Personally I would not consult a review aggregator before deciding on what to watch, but that’s probably because I’m a film snob. However, I am a hypocrite because I recently wanted to buy a blender and went straight to the review section of Amazon to research this. The top seller had a sample size of 201 reviews and 55% of the reviews gave the product five stars. That was good enough for me so I bought it.

But user submitted reviews open up more problems because the democracy of allowing anyone to post reviews can skew the data and Amazon is a good example of this. Fake reviews have become an increasing problem for book releases in a highly competitive marketplace and then there’s the fake reviews that are just posted for comedy purposes. Like this example which was at the expense of Haribo’s hapless gummy bears.
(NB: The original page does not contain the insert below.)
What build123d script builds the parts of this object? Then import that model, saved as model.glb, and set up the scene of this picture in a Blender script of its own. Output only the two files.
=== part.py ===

The point is that Amazon holds lots of data that could start to filter this kind of stuff out such as IP addresses, profile history and email addresses.

From films to fire alarms, the internet has made a vast amount of product reviews available and this is now vitally important to a product’s success or failure. In one study, 70% of people said they trust online reviews as a source of consumer advice. So this problem isn’t going away and surely consumers deserve to have the most accurate average review scores given to them.

When search engine optimizers try to fool Google into pushing a website up the rankings, Google fights back by making a huge effort to cleverly refine their algorithm to counter them. Review aggregators need to keep up too if they are to really offer an accurate representation of the consensus view.